## Short exercise
Retype, exactly as written, every line from the one containing "flange, nose upward" down to the one containing "cad_parts[node].hide_render = cad_parts[node].hide_viewport", including both, and nothing else.

start Task data

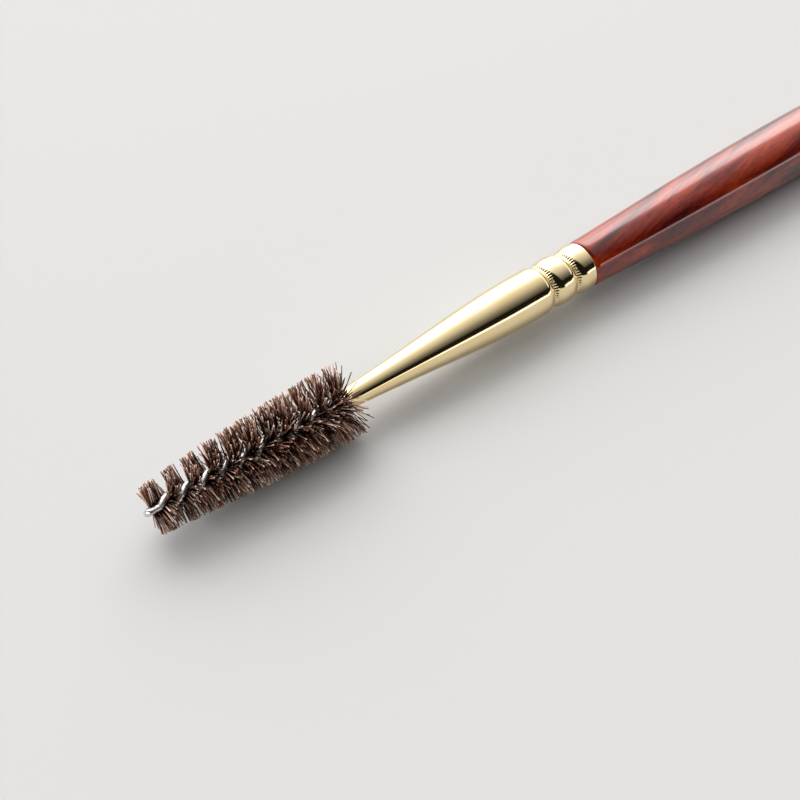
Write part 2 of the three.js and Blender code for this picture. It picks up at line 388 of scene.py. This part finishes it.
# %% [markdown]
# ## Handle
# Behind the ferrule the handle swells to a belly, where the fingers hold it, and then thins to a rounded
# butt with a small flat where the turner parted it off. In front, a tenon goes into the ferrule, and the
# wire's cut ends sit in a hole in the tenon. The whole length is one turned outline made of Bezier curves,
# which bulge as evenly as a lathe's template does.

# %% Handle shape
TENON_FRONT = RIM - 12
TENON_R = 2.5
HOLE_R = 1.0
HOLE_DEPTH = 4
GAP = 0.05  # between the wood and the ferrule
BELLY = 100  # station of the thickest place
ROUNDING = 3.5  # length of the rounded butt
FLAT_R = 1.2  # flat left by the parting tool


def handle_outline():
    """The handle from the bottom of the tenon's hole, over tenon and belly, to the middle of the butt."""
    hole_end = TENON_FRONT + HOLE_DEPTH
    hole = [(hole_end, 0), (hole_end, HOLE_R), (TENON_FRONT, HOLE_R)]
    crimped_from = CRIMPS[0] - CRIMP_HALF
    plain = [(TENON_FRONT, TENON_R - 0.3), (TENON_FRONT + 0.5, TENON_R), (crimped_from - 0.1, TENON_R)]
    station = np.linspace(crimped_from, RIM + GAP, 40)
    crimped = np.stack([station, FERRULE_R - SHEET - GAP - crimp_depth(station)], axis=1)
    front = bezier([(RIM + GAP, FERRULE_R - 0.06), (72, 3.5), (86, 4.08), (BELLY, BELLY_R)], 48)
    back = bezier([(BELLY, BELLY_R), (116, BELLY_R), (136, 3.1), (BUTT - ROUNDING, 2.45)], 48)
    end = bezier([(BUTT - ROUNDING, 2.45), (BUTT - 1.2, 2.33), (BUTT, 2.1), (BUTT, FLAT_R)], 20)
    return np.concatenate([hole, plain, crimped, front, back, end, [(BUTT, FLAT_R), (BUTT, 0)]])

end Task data
start Task data

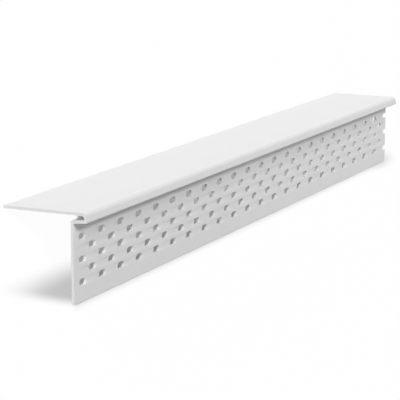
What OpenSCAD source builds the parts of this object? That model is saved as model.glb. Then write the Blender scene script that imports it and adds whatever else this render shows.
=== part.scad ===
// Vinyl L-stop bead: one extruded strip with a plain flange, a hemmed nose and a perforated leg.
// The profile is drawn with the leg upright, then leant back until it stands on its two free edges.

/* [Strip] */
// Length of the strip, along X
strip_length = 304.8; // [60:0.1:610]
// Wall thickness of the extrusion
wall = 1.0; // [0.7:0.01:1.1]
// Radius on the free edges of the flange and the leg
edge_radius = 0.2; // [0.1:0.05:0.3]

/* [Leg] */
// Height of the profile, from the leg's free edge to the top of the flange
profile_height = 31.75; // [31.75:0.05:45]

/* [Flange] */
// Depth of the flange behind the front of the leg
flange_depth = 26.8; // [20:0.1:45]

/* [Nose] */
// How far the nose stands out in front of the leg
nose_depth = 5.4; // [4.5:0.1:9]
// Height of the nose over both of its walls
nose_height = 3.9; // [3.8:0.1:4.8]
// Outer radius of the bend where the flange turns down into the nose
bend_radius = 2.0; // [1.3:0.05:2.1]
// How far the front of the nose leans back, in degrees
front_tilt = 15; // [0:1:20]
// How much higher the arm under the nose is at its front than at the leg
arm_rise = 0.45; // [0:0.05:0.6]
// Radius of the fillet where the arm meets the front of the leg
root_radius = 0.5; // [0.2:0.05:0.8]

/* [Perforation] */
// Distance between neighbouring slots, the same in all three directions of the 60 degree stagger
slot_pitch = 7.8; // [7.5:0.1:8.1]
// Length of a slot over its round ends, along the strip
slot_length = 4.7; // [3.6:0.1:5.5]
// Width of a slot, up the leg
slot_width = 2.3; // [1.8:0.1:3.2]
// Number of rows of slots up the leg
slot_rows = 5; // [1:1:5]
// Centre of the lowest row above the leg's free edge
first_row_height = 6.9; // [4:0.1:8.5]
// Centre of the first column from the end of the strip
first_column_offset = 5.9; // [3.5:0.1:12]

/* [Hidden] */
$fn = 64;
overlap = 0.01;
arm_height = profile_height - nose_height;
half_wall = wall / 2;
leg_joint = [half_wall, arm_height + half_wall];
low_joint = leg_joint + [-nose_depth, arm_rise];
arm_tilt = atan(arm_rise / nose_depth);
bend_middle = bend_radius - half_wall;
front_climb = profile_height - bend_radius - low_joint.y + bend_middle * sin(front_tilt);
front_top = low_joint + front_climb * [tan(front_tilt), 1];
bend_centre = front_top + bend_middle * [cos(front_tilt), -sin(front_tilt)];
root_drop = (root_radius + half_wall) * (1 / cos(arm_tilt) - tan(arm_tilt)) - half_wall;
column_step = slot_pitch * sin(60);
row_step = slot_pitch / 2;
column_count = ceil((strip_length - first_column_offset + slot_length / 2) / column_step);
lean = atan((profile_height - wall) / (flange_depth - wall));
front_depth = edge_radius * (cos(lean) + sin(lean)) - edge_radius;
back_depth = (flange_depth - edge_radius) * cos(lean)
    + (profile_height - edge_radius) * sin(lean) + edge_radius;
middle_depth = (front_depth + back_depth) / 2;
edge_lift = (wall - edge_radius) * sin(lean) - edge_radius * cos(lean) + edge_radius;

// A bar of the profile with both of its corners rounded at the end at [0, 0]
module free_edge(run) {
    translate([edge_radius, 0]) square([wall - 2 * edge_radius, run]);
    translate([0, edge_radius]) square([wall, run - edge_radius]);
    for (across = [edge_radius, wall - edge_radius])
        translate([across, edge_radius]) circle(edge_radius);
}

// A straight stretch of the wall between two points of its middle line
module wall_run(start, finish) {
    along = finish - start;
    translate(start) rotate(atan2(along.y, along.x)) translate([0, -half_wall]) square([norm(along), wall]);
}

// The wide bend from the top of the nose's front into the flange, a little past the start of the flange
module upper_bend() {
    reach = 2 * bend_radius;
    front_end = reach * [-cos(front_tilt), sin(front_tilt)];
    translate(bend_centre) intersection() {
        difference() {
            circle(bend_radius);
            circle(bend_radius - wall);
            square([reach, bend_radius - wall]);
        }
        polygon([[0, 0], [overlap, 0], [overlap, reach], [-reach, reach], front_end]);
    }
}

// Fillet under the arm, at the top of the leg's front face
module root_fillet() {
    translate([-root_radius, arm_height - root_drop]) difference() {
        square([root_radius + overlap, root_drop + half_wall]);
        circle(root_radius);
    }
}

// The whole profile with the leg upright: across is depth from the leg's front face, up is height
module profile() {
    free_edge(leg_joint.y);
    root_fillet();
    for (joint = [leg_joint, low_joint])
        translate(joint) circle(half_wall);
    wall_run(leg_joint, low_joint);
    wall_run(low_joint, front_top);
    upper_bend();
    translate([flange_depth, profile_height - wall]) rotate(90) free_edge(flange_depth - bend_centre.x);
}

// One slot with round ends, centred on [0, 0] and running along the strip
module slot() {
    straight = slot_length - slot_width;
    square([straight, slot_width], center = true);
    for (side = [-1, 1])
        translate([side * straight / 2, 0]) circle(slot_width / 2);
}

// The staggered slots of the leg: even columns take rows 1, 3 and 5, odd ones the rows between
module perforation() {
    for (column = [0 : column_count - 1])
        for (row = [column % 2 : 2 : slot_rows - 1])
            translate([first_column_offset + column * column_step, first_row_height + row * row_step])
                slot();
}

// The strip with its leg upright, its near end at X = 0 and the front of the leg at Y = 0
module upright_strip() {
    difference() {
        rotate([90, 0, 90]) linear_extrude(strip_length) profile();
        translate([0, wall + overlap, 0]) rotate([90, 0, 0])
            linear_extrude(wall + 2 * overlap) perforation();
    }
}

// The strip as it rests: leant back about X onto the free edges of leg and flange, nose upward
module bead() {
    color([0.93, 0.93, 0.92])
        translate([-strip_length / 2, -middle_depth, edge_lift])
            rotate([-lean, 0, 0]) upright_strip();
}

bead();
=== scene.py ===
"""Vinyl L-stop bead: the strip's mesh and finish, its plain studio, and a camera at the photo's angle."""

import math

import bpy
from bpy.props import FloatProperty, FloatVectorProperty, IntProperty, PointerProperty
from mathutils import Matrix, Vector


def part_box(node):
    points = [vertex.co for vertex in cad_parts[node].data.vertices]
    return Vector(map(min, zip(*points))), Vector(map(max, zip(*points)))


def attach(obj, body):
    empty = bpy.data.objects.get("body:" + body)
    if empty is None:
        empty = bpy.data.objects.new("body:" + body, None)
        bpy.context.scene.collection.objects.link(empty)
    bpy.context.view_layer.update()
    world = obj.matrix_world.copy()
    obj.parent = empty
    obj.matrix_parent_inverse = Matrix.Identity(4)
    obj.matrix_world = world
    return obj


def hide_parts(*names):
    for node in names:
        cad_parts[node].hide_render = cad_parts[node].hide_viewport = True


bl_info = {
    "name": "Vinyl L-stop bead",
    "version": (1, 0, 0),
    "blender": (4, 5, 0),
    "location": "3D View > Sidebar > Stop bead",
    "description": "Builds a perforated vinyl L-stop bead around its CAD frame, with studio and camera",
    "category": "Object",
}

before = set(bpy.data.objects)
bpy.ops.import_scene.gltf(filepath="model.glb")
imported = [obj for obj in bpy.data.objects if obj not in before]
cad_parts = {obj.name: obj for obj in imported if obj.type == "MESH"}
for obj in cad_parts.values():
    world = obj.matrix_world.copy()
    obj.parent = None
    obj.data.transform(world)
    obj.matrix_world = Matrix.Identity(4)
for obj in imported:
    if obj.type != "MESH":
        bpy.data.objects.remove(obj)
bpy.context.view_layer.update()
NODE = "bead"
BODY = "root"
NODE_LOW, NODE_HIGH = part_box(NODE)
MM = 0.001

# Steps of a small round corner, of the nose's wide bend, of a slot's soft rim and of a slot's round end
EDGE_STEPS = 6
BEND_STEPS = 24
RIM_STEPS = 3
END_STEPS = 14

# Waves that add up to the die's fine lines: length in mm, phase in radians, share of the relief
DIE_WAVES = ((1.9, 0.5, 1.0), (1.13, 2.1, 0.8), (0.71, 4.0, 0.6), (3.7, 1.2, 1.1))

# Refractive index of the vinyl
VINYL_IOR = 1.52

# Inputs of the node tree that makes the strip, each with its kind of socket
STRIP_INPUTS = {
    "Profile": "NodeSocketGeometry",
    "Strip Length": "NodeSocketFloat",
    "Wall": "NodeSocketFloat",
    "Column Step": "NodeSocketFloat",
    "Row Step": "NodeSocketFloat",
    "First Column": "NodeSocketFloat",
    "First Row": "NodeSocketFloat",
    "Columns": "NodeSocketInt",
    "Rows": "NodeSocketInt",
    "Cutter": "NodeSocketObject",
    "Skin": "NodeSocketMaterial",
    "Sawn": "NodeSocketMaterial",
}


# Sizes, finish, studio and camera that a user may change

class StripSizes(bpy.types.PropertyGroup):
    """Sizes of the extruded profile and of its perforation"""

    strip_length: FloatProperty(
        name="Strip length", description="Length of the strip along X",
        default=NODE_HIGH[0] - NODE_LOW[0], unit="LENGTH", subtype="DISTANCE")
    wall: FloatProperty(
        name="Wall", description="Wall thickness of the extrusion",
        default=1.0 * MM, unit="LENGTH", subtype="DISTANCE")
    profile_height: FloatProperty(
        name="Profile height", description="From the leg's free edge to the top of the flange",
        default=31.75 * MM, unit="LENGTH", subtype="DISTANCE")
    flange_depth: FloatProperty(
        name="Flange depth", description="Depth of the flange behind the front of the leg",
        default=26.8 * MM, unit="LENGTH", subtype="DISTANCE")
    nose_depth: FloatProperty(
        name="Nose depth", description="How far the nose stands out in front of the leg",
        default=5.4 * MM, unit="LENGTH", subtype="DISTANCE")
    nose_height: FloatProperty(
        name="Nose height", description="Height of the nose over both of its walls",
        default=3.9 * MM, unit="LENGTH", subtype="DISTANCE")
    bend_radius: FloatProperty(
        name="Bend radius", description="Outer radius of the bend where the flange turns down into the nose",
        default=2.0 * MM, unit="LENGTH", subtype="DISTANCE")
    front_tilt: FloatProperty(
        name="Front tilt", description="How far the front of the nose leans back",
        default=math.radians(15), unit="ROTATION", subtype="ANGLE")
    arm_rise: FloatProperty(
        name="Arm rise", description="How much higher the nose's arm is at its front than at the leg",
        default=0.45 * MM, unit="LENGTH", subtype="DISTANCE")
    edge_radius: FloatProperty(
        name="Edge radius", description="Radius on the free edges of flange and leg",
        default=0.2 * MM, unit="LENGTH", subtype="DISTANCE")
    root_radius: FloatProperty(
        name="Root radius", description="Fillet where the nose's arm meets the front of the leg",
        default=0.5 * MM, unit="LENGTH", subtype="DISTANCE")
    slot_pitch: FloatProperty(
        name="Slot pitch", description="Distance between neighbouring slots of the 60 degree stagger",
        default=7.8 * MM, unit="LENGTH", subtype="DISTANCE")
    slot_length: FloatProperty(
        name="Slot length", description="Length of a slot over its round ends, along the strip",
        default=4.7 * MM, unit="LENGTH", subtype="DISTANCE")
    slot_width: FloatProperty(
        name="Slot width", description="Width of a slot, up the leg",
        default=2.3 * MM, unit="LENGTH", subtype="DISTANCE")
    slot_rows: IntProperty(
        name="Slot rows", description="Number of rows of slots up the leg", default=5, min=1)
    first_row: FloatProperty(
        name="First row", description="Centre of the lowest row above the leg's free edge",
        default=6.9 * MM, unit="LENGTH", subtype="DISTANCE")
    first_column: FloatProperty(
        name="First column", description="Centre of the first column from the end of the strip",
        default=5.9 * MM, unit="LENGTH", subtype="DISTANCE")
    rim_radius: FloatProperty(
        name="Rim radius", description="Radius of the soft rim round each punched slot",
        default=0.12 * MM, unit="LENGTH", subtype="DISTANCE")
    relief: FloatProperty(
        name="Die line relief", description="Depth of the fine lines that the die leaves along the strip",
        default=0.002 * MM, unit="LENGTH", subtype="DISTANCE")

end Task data

## Complete output
// The strip as it rests: leant back about X onto the free edges of leg and flange, nose upward
module bead() {
    color([0.93, 0.93, 0.92])
        translate([-strip_length / 2, -middle_depth, edge_lift])
            rotate([-lean, 0, 0]) upright_strip();
}

bead();
=== scene.py ===
"""Vinyl L-stop bead: the strip's mesh and finish, its plain studio, and a camera at the photo's angle."""

import math

import bpy
from bpy.props import FloatProperty, FloatVectorProperty, IntProperty, PointerProperty
from mathutils import Matrix, Vector


def part_box(node):
    points = [vertex.co for vertex in cad_parts[node].data.vertices]
    return Vector(map(min, zip(*points))), Vector(map(max, zip(*points)))


def attach(obj, body):
    empty = bpy.data.objects.get("body:" + body)
    if empty is None:
        empty = bpy.data.objects.new("body:" + body, None)
        bpy.context.scene.collection.objects.link(empty)
    bpy.context.view_layer.update()
    world = obj.matrix_world.copy()
    obj.parent = empty
    obj.matrix_parent_inverse = Matrix.Identity(4)
    obj.matrix_world = world
    return obj


def hide_parts(*names):
    for node in names:
        cad_parts[node].hide_render = cad_parts[node].hide_viewport = True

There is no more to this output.